▸ **What you are asked to do**
Repeat the whole listing exactly.
[Start of Recorded information]
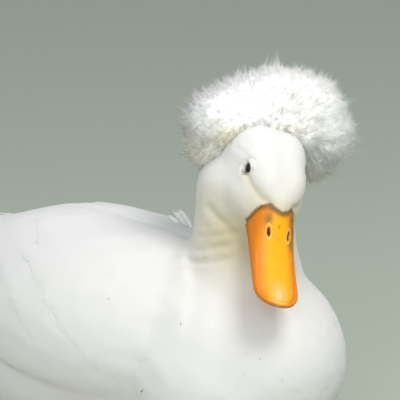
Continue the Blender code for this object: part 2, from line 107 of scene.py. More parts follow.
# Depth of the coat: the least, what it gains with the distance between feathers, its share at the lids, where
# from and to it grows beside an eye's axis, and the share where the feathers' roots are. The feathers' ways
# vary by the yaw, and no feathers grow where the trunk lies on the floor.
COAT_LEAST = 0.0007
COAT_PER_SPACING = 0.30
COAT_AT_LIDS = 0.18
COAT_GROWS_FROM_EYE = (0.0048, 0.0095)
COAT_ROOT_HEIGHT = 0.78
COAT_YAW = 0.10
UNDERSIDE_HEIGHT = 0.006

# Guides of the coat: where, the way the feathers point there, how far the guide reaches, and the distance
# between feathers. Those of the head are in the head's frame. Each that is off the middle has a mirror image.
HEAD_GUIDES = (
    ((0, -0.032, -0.006), (0, 1, 0.5), 0.012, 0.0015),
    ((0.014, -0.026, -0.018), (0.35, 1, 0.1), 0.012, 0.0015),
    ((0, -0.014, 0.010), (0, 1, 0.35), 0.016, 0.0019),
    ((0, 0.010, 0.018), (0, 1, 0.1), 0.018, 0.0022),
    ((0.024, 0.0, 0.0), (0.05, 1, -0.05), 0.014, 0.0018),
    ((0.027, 0.006, -0.018), (0.05, 1, -0.35), 0.018, 0.0023),
    ((0, -0.012, -0.034), (0, 1, -0.5), 0.016, 0.0019),
    ((0, 0.045, 0.0), (0, 0.5, -1), 0.020, 0.0026),
)
BODY_GUIDES = (
    ((0, -0.120, 0.176), (0, 0.1, -1), 0.024, 0.0030),
    ((0, -0.050, 0.178), (0, 0.1, -1), 0.024, 0.0030),
    ((0.036, -0.085, 0.165), (0.1, 0.2, -1), 0.026, 0.0034),
    ((0, -0.132, 0.135), (0, -0.1, -1), 0.032, 0.0046),
    ((0.052, -0.095, 0.120), (0.4, 0.5, -0.9), 0.032, 0.0048),
    ((0, -0.030, 0.155), (0, 1, -0.35), 0.032, 0.0054),
    ((0, -0.158, 0.080), (0, 0.2, -1), 0.040, 0.0062),
    ((0, -0.130, 0.020), (0, 1, -0.6), 0.045, 0.0070),
    ((0.082, -0.070, 0.070), (0, 0.9, -0.45), 0.045, 0.0068),
    ((0, 0.000, 0.000), (0, 1, 0), 0.060, 0.0085),
    ((0.090, 0.030, 0.060), (0, 1, -0.12), 0.060, 0.0078),
    ((0.050, 0.050, 0.150), (0.05, 1, 0), 0.050, 0.0078),
    ((0, 0.060, 0.160), (0, 1, 0), 0.050, 0.0078),
    ((0.070, 0.140, 0.070), (-0.1, 1, 0.12), 0.050, 0.0080),
    ((0, 0.160, 0.030), (0, 1, 0.5), 0.050, 0.0080),
    ((0, 0.190, 0.140), (0, 1, -0.1), 0.040, 0.0076),
    ((0, 0.235, 0.110), (0, 1, 0.1), 0.040, 0.0070),
)

# Camera: the photograph's direction, and what it looks at
CAMERA_AZIMUTH = math.radians(-50.0)
CAMERA_ELEVATION = math.radians(12.0)
CAMERA_AIM = (0.0336, 0.172, 0.122)
CAMERA_DISTANCE = 2.2
VIEW_WIDTH = 0.2817
SENSOR = 36.0


def unit(v):
    return v / np.maximum(np.linalg.norm(v, axis=-1, keepdims=True), 1e-12)


def smoothstep(low, high, x):
    t = np.clip((x - low) / (high - low), 0.0, 1.0)
    return t * t * (3.0 - 2.0 * t)


def hump(x, middle, width):
    """1 where x is at the middle, and a smooth fall to 0 beside it."""
    return np.exp(-(((x - middle) / width) ** 2))


def patch(points, middle, size):
    """1 at the middle of a soft patch, and a smooth fall to 0 around it, over size in each direction."""
    return np.exp(-(((points - np.array(middle)) / np.array(size)) ** 2).sum(1))


def blend(colour, other, share):
    return colour + (other - colour) * np.clip(share, 0.0, 1.0)[:, None]


def through(keys, t):
    """A smooth curve through (place, value) keys, read at t."""
    if t <= keys[0][0]:
        return keys[0][1]
    if t >= keys[-1][0]:
        return keys[-1][1]
    i = max(k for k in range(len(keys) - 1) if keys[k][0] <= t)
    (a, va), (b, vb) = keys[i], keys[i + 1]

    def slope(k):
        low, high = max(k - 1, 0), min(k + 1, len(keys) - 1)
        return (keys[high][1] - keys[low][1]) / (keys[high][0] - keys[low][0])

    u = (t - a) / (b - a)
    rise_a, rise_b = slope(i) * (b - a), slope(i + 1) * (b - a)
    return (
        (2 * u**3 - 3 * u**2 + 1) * va
        + (u**3 - 2 * u**2 + u) * rise_a
        + (3 * u**2 - 2 * u**3) * vb
        + (u**3 - u**2) * rise_b
    )


def mesh_of(bm, name):
    """A new mesh of a bmesh, which is freed."""
    mesh = bpy.data.meshes.new(name)
    bm.to_mesh(mesh)
    bm.free()
    return mesh


def link(name, mesh):
    obj = bpy.data.objects.new(name, mesh)
    bpy.context.scene.collection.objects.link(obj)
    return obj


def applied(obj):
    """Replaces obj's mesh by the one that its modifiers give."""
    bpy.context.view_layer.update()
    graph = bpy.context.evaluated_depsgraph_get()
    mesh = bpy.data.meshes.new_from_object(obj.evaluated_get(graph))
    obj.modifiers.clear()
    obj.data = mesh
    return obj


def to_world(matrix, points):
    m = np.array(matrix, float)
    return points @ m[:3, :3].T + m[:3, 3]


def to_local(matrix, points):
    """World points in a frame's own coordinates."""
    return to_world(matrix.inverted(), points)


def read(items, name, width, kind=float):
    """One attribute of all items, as rows of that width."""
    values = np.zeros(len(items) * width, kind)
    items.foreach_get(name, values)
    return values.reshape(-1, width)


def vertex_arrays(mesh):
    """The vertices' places and normals."""
    return read(mesh.vertices, "co", 3), read(mesh.vertices, "normal", 3)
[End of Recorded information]
▸ **Answer to the task**
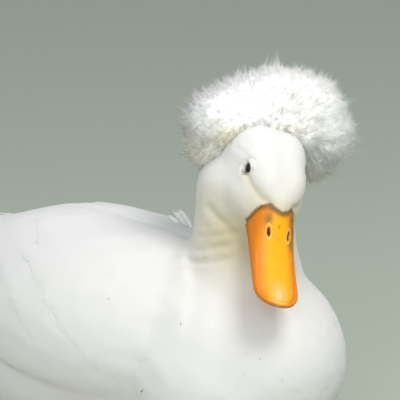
Continue the Blender code for this object: part 2, from line 107 of scene.py. More parts follow.
# Depth of the coat: the least, what it gains with the distance between feathers, its share at the lids, where
# from and to it grows beside an eye's axis, and the share where the feathers' roots are. The feathers' ways
# vary by the yaw, and no feathers grow where the trunk lies on the floor.
COAT_LEAST = 0.0007
COAT_PER_SPACING = 0.30
COAT_AT_LIDS = 0.18
COAT_GROWS_FROM_EYE = (0.0048, 0.0095)
COAT_ROOT_HEIGHT = 0.78
COAT_YAW = 0.10
UNDERSIDE_HEIGHT = 0.006

# Guides of the coat: where, the way the feathers point there, how far the guide reaches, and the distance
# between feathers. Those of the head are in the head's frame. Each that is off the middle has a mirror image.
HEAD_GUIDES = (
    ((0, -0.032, -0.006), (0, 1, 0.5), 0.012, 0.0015),
    ((0.014, -0.026, -0.018), (0.35, 1, 0.1), 0.012, 0.0015),
    ((0, -0.014, 0.010), (0, 1, 0.35), 0.016, 0.0019),
    ((0, 0.010, 0.018), (0, 1, 0.1), 0.018, 0.0022),
    ((0.024, 0.0, 0.0), (0.05, 1, -0.05), 0.014, 0.0018),
    ((0.027, 0.006, -0.018), (0.05, 1, -0.35), 0.018, 0.0023),
    ((0, -0.012, -0.034), (0, 1, -0.5), 0.016, 0.0019),
    ((0, 0.045, 0.0), (0, 0.5, -1), 0.020, 0.0026),
)
BODY_GUIDES = (
    ((0, -0.120, 0.176), (0, 0.1, -1), 0.024, 0.0030),
    ((0, -0.050, 0.178), (0, 0.1, -1), 0.024, 0.0030),
    ((0.036, -0.085, 0.165), (0.1, 0.2, -1), 0.026, 0.0034),
    ((0, -0.132, 0.135), (0, -0.1, -1), 0.032, 0.0046),
    ((0.052, -0.095, 0.120), (0.4, 0.5, -0.9), 0.032, 0.0048),
    ((0, -0.030, 0.155), (0, 1, -0.35), 0.032, 0.0054),
    ((0, -0.158, 0.080), (0, 0.2, -1), 0.040, 0.0062),
    ((0, -0.130, 0.020), (0, 1, -0.6), 0.045, 0.0070),
    ((0.082, -0.070, 0.070), (0, 0.9, -0.45), 0.045, 0.0068),
    ((0, 0.000, 0.000), (0, 1, 0), 0.060, 0.0085),
    ((0.090, 0.030, 0.060), (0, 1, -0.12), 0.060, 0.0078),
    ((0.050, 0.050, 0.150), (0.05, 1, 0), 0.050, 0.0078),
    ((0, 0.060, 0.160), (0, 1, 0), 0.050, 0.0078),
    ((0.070, 0.140, 0.070), (-0.1, 1, 0.12), 0.050, 0.0080),
    ((0, 0.160, 0.030), (0, 1, 0.5), 0.050, 0.0080),
    ((0, 0.190, 0.140), (0, 1, -0.1), 0.040, 0.0076),
    ((0, 0.235, 0.110), (0, 1, 0.1), 0.040, 0.0070),
)

# Camera: the photograph's direction, and what it looks at
CAMERA_AZIMUTH = math.radians(-50.0)
CAMERA_ELEVATION = math.radians(12.0)
CAMERA_AIM = (0.0336, 0.172, 0.122)
CAMERA_DISTANCE = 2.2
VIEW_WIDTH = 0.2817
SENSOR = 36.0


def unit(v):
    return v / np.maximum(np.linalg.norm(v, axis=-1, keepdims=True), 1e-12)


def smoothstep(low, high, x):
    t = np.clip((x - low) / (high - low), 0.0, 1.0)
    return t * t * (3.0 - 2.0 * t)


def hump(x, middle, width):
    """1 where x is at the middle, and a smooth fall to 0 beside it."""
    return np.exp(-(((x - middle) / width) ** 2))


def patch(points, middle, size):
    """1 at the middle of a soft patch, and a smooth fall to 0 around it, over size in each direction."""
    return np.exp(-(((points - np.array(middle)) / np.array(size)) ** 2).sum(1))


def blend(colour, other, share):
    return colour + (other - colour) * np.clip(share, 0.0, 1.0)[:, None]


def through(keys, t):
    """A smooth curve through (place, value) keys, read at t."""
    if t <= keys[0][0]:
        return keys[0][1]
    if t >= keys[-1][0]:
        return keys[-1][1]
    i = max(k for k in range(len(keys) - 1) if keys[k][0] <= t)
    (a, va), (b, vb) = keys[i], keys[i + 1]

    def slope(k):
        low, high = max(k - 1, 0), min(k + 1, len(keys) - 1)
        return (keys[high][1] - keys[low][1]) / (keys[high][0] - keys[low][0])

    u = (t - a) / (b - a)
    rise_a, rise_b = slope(i) * (b - a), slope(i + 1) * (b - a)
    return (
        (2 * u**3 - 3 * u**2 + 1) * va
        + (u**3 - 2 * u**2 + u) * rise_a
        + (3 * u**2 - 2 * u**3) * vb
        + (u**3 - u**2) * rise_b
    )


def mesh_of(bm, name):
    """A new mesh of a bmesh, which is freed."""
    mesh = bpy.data.meshes.new(name)
    bm.to_mesh(mesh)
    bm.free()
    return mesh


def link(name, mesh):
    obj = bpy.data.objects.new(name, mesh)
    bpy.context.scene.collection.objects.link(obj)
    return obj


def applied(obj):
    """Replaces obj's mesh by the one that its modifiers give."""
    bpy.context.view_layer.update()
    graph = bpy.context.evaluated_depsgraph_get()
    mesh = bpy.data.meshes.new_from_object(obj.evaluated_get(graph))
    obj.modifiers.clear()
    obj.data = mesh
    return obj


def to_world(matrix, points):
    m = np.array(matrix, float)
    return points @ m[:3, :3].T + m[:3, 3]


def to_local(matrix, points):
    """World points in a frame's own coordinates."""
    return to_world(matrix.inverted(), points)


def read(items, name, width, kind=float):
    """One attribute of all items, as rows of that width."""
    values = np.zeros(len(items) * width, kind)
    items.foreach_get(name, values)
    return values.reshape(-1, width)


def vertex_arrays(mesh):
    """The vertices' places and normals."""
    return read(mesh.vertices, "co", 3), read(mesh.vertices, "normal", 3)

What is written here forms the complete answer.